▸ **SUPPLIED INFORMATION**:
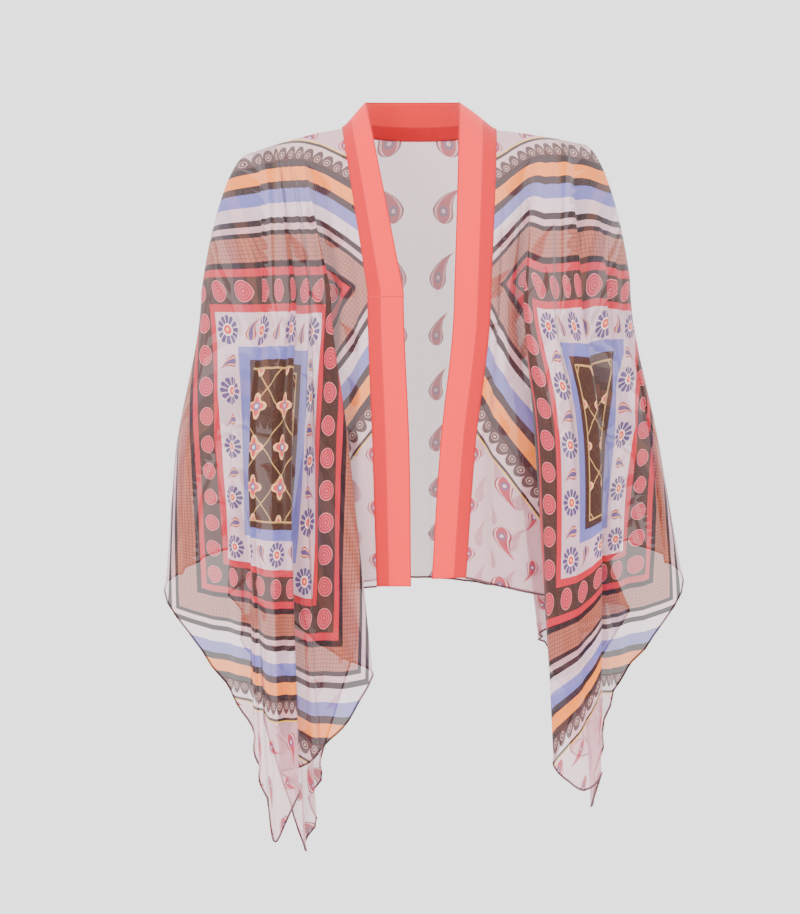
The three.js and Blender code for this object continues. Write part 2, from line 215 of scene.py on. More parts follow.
# %% The tops of the fold lines
SHOULDERS = {-1: (-94, 1, -213, -31), 1: (97, -1, 208, -19)}  # neck x, neck z, tip x, tip z
SHOULDER_SAG = 1.35
NECK_EDGE = (-7, 58, 60, 34, 42)  # middle x, half width, depth, z at the side, z at the back
NECK_SEAM = (1.5, 95.5, 92, 0, -4)
SEAM_OUT, EDGE_OUT, TIP_OUT = 75, 27, 200  # places on the flat cloth, out from the middle
TIP_SLIDE = 70  # mm of the back that have slid forward over the shoulder's tip


def neck_point(oval, side, turn):
    """Half oval: x = middle + side w cos a, y = depth sin a, z from side to back with sin a."""
    middle, width, depth, z_side, z_back = oval
    a = np.asarray(turn, float) * math.pi / 2
    return np.stack([middle + side * width * np.cos(a), depth * np.sin(a),
                     z_side + (z_back - z_side) * np.sin(a)], axis=-1)


def top_station(side, hangs_from, share):
    """A line's first station: place in space and on the flat cloth, five numbers in mm."""
    if hangs_from == "shoulder":
        nx, nz, tx, tz = SHOULDERS[side]
        place = (nx + (tx - nx) * share, 0, nz + (tz - nz) * share ** SHOULDER_SAG)
        return (*place, SEAM_OUT + (TIP_OUT - SEAM_OUT) * share, -TIP_SLIDE * share**2)
    oval, out = (NECK_SEAM, SEAM_OUT) if hangs_from == "neckSeam" else (NECK_EDGE, EDGE_OUT)
    a = share * math.pi / 2
    return (*neck_point(oval, side, share), out * math.cos(a), -out * math.sin(a))


round_lines = ([(-1, line) for line in RIGHT_BAND + RIGHT_FRONT + RIGHT_BACK + MIDDLE_BACK]
               + [(1, line) for line in (LEFT_BAND + LEFT_FRONT + LEFT_BACK)[::-1]])
stations = np.array([[top_station(side, line[1], line[2]), *line[4:]] for side, line in round_lines], float)
bends = np.array([line[3] for _, line in round_lines], float)
place_of = {(side, line[0]): i for i, (side, line) in enumerate(round_lines)}
print(len(round_lines), "fold lines, each with", stations.shape[1], "stations")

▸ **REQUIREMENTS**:
The data above must be returned in full, exactly as written.

▸ **CORRECT ANSWER**:
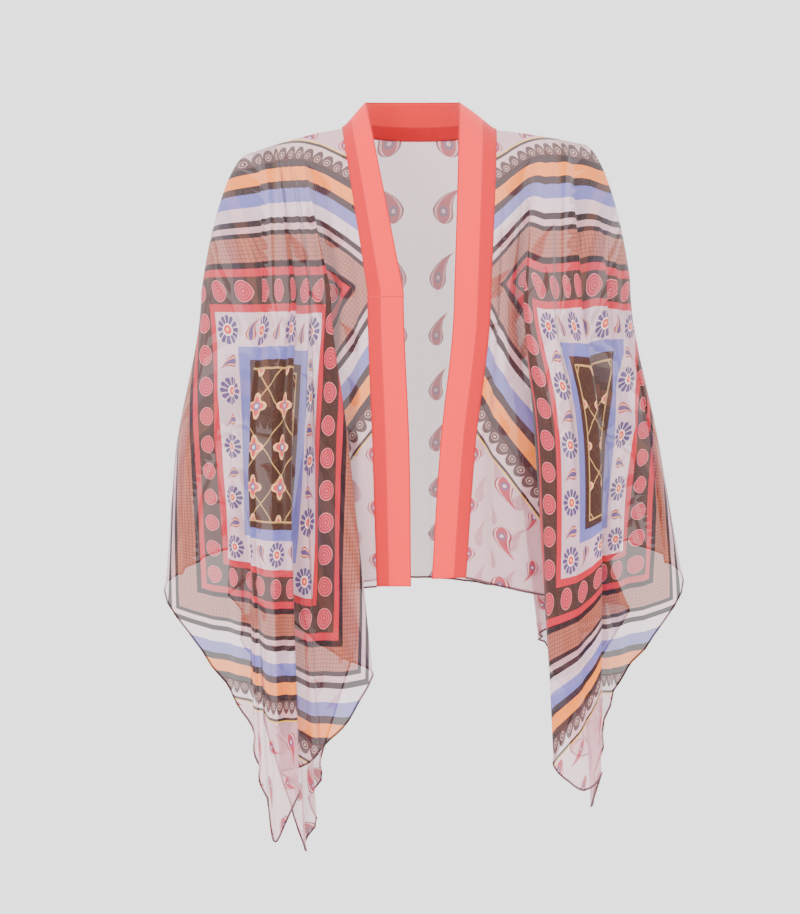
The three.js and Blender code for this object continues. Write part 2, from line 215 of scene.py on. More parts follow.
# %% The tops of the fold lines
SHOULDERS = {-1: (-94, 1, -213, -31), 1: (97, -1, 208, -19)}  # neck x, neck z, tip x, tip z
SHOULDER_SAG = 1.35
NECK_EDGE = (-7, 58, 60, 34, 42)  # middle x, half width, depth, z at the side, z at the back
NECK_SEAM = (1.5, 95.5, 92, 0, -4)
SEAM_OUT, EDGE_OUT, TIP_OUT = 75, 27, 200  # places on the flat cloth, out from the middle
TIP_SLIDE = 70  # mm of the back that have slid forward over the shoulder's tip


def neck_point(oval, side, turn):
    """Half oval: x = middle + side w cos a, y = depth sin a, z from side to back with sin a."""
    middle, width, depth, z_side, z_back = oval
    a = np.asarray(turn, float) * math.pi / 2
    return np.stack([middle + side * width * np.cos(a), depth * np.sin(a),
                     z_side + (z_back - z_side) * np.sin(a)], axis=-1)


def top_station(side, hangs_from, share):
    """A line's first station: place in space and on the flat cloth, five numbers in mm."""
    if hangs_from == "shoulder":
        nx, nz, tx, tz = SHOULDERS[side]
        place = (nx + (tx - nx) * share, 0, nz + (tz - nz) * share ** SHOULDER_SAG)
        return (*place, SEAM_OUT + (TIP_OUT - SEAM_OUT) * share, -TIP_SLIDE * share**2)
    oval, out = (NECK_SEAM, SEAM_OUT) if hangs_from == "neckSeam" else (NECK_EDGE, EDGE_OUT)
    a = share * math.pi / 2
    return (*neck_point(oval, side, share), out * math.cos(a), -out * math.sin(a))


round_lines = ([(-1, line) for line in RIGHT_BAND + RIGHT_FRONT + RIGHT_BACK + MIDDLE_BACK]
               + [(1, line) for line in (LEFT_BAND + LEFT_FRONT + LEFT_BACK)[::-1]])
stations = np.array([[top_station(side, line[1], line[2]), *line[4:]] for side, line in round_lines], float)
bends = np.array([line[3] for _, line in round_lines], float)
place_of = {(side, line[0]): i for i, (side, line) in enumerate(round_lines)}
print(len(round_lines), "fold lines, each with", stations.shape[1], "stations")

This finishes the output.